» **Your instructions**: Output the data exactly, with every line intact.

» **Data excerpt**:
--------------------

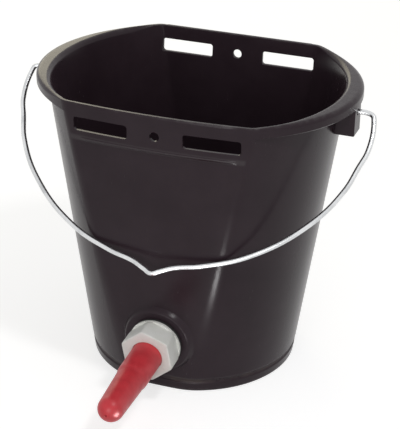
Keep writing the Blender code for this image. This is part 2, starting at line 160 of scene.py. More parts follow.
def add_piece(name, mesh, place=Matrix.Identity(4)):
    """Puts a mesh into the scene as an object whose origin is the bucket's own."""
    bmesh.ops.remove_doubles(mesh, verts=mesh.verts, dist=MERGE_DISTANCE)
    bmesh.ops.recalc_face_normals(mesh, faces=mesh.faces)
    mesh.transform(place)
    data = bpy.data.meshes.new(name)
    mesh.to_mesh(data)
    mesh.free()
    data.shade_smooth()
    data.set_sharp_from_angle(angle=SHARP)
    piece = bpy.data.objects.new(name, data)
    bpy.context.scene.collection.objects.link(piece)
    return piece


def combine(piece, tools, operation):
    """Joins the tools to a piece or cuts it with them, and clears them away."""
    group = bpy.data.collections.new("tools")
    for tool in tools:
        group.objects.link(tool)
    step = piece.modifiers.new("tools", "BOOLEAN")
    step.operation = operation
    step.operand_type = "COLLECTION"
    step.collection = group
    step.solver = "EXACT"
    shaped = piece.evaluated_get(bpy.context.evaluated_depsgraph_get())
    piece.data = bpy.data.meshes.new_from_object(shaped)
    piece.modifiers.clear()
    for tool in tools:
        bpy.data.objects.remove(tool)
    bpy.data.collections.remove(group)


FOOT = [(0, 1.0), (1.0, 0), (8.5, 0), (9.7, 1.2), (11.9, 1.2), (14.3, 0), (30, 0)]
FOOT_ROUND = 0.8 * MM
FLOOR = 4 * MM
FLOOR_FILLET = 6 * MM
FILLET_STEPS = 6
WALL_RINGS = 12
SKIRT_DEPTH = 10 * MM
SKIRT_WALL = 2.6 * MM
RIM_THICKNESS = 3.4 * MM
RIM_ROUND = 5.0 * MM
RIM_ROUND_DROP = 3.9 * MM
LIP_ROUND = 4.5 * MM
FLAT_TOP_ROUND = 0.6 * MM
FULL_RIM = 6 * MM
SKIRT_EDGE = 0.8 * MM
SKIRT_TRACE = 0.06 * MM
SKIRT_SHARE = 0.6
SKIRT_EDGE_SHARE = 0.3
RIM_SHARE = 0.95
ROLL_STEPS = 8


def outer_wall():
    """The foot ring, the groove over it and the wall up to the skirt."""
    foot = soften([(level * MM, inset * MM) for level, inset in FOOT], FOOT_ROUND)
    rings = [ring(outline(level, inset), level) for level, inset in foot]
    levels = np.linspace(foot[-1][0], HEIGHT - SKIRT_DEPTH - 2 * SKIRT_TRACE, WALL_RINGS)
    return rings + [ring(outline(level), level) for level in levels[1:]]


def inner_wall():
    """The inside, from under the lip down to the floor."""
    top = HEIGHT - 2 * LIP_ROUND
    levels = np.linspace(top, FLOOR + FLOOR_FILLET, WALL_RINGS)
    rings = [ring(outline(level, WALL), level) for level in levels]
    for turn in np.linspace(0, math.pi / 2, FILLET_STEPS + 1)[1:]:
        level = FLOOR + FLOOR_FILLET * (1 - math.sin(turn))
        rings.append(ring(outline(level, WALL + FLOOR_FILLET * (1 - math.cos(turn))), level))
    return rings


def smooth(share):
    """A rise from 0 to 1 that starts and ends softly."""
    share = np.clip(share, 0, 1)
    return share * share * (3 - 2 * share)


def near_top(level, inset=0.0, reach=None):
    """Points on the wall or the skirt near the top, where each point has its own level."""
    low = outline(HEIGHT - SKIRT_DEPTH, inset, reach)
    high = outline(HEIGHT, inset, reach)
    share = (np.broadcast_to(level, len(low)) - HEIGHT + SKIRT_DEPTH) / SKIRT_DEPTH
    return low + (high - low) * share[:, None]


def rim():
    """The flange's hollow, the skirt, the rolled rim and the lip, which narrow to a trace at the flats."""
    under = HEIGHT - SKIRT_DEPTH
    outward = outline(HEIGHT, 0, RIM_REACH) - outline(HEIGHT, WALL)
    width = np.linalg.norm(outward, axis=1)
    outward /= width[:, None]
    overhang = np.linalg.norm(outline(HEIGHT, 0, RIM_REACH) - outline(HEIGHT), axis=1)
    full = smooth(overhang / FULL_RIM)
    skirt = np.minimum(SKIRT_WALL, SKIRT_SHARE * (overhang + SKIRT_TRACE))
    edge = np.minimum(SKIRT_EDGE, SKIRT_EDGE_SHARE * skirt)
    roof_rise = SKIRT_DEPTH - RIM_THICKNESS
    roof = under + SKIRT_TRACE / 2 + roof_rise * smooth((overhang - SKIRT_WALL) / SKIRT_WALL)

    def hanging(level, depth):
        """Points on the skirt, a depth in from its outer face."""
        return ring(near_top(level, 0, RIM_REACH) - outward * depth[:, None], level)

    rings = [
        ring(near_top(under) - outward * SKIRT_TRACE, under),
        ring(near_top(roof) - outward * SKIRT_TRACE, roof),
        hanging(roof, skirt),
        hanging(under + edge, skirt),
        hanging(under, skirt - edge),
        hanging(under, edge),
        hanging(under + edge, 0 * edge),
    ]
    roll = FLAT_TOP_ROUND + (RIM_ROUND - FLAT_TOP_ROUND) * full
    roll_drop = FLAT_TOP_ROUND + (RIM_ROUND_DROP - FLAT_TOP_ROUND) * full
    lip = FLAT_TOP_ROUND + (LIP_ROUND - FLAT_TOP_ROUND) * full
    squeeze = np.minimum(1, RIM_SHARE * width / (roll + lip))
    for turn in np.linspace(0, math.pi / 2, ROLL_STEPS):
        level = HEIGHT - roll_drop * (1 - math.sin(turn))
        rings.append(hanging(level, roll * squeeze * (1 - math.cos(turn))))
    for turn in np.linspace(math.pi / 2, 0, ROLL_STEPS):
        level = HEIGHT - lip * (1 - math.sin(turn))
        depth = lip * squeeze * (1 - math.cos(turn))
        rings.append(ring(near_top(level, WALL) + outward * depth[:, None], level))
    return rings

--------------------

» **Task output**:
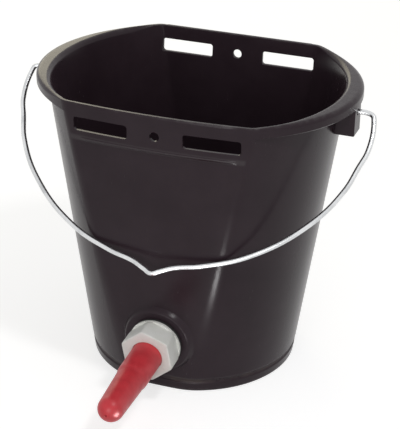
Keep writing the Blender code for this image. This is part 2, starting at line 160 of scene.py. More parts follow.
def add_piece(name, mesh, place=Matrix.Identity(4)):
    """Puts a mesh into the scene as an object whose origin is the bucket's own."""
    bmesh.ops.remove_doubles(mesh, verts=mesh.verts, dist=MERGE_DISTANCE)
    bmesh.ops.recalc_face_normals(mesh, faces=mesh.faces)
    mesh.transform(place)
    data = bpy.data.meshes.new(name)
    mesh.to_mesh(data)
    mesh.free()
    data.shade_smooth()
    data.set_sharp_from_angle(angle=SHARP)
    piece = bpy.data.objects.new(name, data)
    bpy.context.scene.collection.objects.link(piece)
    return piece


def combine(piece, tools, operation):
    """Joins the tools to a piece or cuts it with them, and clears them away."""
    group = bpy.data.collections.new("tools")
    for tool in tools:
        group.objects.link(tool)
    step = piece.modifiers.new("tools", "BOOLEAN")
    step.operation = operation
    step.operand_type = "COLLECTION"
    step.collection = group
    step.solver = "EXACT"
    shaped = piece.evaluated_get(bpy.context.evaluated_depsgraph_get())
    piece.data = bpy.data.meshes.new_from_object(shaped)
    piece.modifiers.clear()
    for tool in tools:
        bpy.data.objects.remove(tool)
    bpy.data.collections.remove(group)


FOOT = [(0, 1.0), (1.0, 0), (8.5, 0), (9.7, 1.2), (11.9, 1.2), (14.3, 0), (30, 0)]
FOOT_ROUND = 0.8 * MM
FLOOR = 4 * MM
FLOOR_FILLET = 6 * MM
FILLET_STEPS = 6
WALL_RINGS = 12
SKIRT_DEPTH = 10 * MM
SKIRT_WALL = 2.6 * MM
RIM_THICKNESS = 3.4 * MM
RIM_ROUND = 5.0 * MM
RIM_ROUND_DROP = 3.9 * MM
LIP_ROUND = 4.5 * MM
FLAT_TOP_ROUND = 0.6 * MM
FULL_RIM = 6 * MM
SKIRT_EDGE = 0.8 * MM
SKIRT_TRACE = 0.06 * MM
SKIRT_SHARE = 0.6
SKIRT_EDGE_SHARE = 0.3
RIM_SHARE = 0.95
ROLL_STEPS = 8


def outer_wall():
    """The foot ring, the groove over it and the wall up to the skirt."""
    foot = soften([(level * MM, inset * MM) for level, inset in FOOT], FOOT_ROUND)
    rings = [ring(outline(level, inset), level) for level, inset in foot]
    levels = np.linspace(foot[-1][0], HEIGHT - SKIRT_DEPTH - 2 * SKIRT_TRACE, WALL_RINGS)
    return rings + [ring(outline(level), level) for level in levels[1:]]


def inner_wall():
    """The inside, from under the lip down to the floor."""
    top = HEIGHT - 2 * LIP_ROUND
    levels = np.linspace(top, FLOOR + FLOOR_FILLET, WALL_RINGS)
    rings = [ring(outline(level, WALL), level) for level in levels]
    for turn in np.linspace(0, math.pi / 2, FILLET_STEPS + 1)[1:]:
        level = FLOOR + FLOOR_FILLET * (1 - math.sin(turn))
        rings.append(ring(outline(level, WALL + FLOOR_FILLET * (1 - math.cos(turn))), level))
    return rings


def smooth(share):
    """A rise from 0 to 1 that starts and ends softly."""
    share = np.clip(share, 0, 1)
    return share * share * (3 - 2 * share)


def near_top(level, inset=0.0, reach=None):
    """Points on the wall or the skirt near the top, where each point has its own level."""
    low = outline(HEIGHT - SKIRT_DEPTH, inset, reach)
    high = outline(HEIGHT, inset, reach)
    share = (np.broadcast_to(level, len(low)) - HEIGHT + SKIRT_DEPTH) / SKIRT_DEPTH
    return low + (high - low) * share[:, None]


def rim():
    """The flange's hollow, the skirt, the rolled rim and the lip, which narrow to a trace at the flats."""
    under = HEIGHT - SKIRT_DEPTH
    outward = outline(HEIGHT, 0, RIM_REACH) - outline(HEIGHT, WALL)
    width = np.linalg.norm(outward, axis=1)
    outward /= width[:, None]
    overhang = np.linalg.norm(outline(HEIGHT, 0, RIM_REACH) - outline(HEIGHT), axis=1)
    full = smooth(overhang / FULL_RIM)
    skirt = np.minimum(SKIRT_WALL, SKIRT_SHARE * (overhang + SKIRT_TRACE))
    edge = np.minimum(SKIRT_EDGE, SKIRT_EDGE_SHARE * skirt)
    roof_rise = SKIRT_DEPTH - RIM_THICKNESS
    roof = under + SKIRT_TRACE / 2 + roof_rise * smooth((overhang - SKIRT_WALL) / SKIRT_WALL)

    def hanging(level, depth):
        """Points on the skirt, a depth in from its outer face."""
        return ring(near_top(level, 0, RIM_REACH) - outward * depth[:, None], level)

    rings = [
        ring(near_top(under) - outward * SKIRT_TRACE, under),
        ring(near_top(roof) - outward * SKIRT_TRACE, roof),
        hanging(roof, skirt),
        hanging(under + edge, skirt),
        hanging(under, skirt - edge),
        hanging(under, edge),
        hanging(under + edge, 0 * edge),
    ]
    roll = FLAT_TOP_ROUND + (RIM_ROUND - FLAT_TOP_ROUND) * full
    roll_drop = FLAT_TOP_ROUND + (RIM_ROUND_DROP - FLAT_TOP_ROUND) * full
    lip = FLAT_TOP_ROUND + (LIP_ROUND - FLAT_TOP_ROUND) * full
    squeeze = np.minimum(1, RIM_SHARE * width / (roll + lip))
    for turn in np.linspace(0, math.pi / 2, ROLL_STEPS):
        level = HEIGHT - roll_drop * (1 - math.sin(turn))
        rings.append(hanging(level, roll * squeeze * (1 - math.cos(turn))))
    for turn in np.linspace(math.pi / 2, 0, ROLL_STEPS):
        level = HEIGHT - lip * (1 - math.sin(turn))
        depth = lip * squeeze * (1 - math.cos(turn))
        rings.append(ring(near_top(level, WALL) + outward * depth[:, None], level))
    return rings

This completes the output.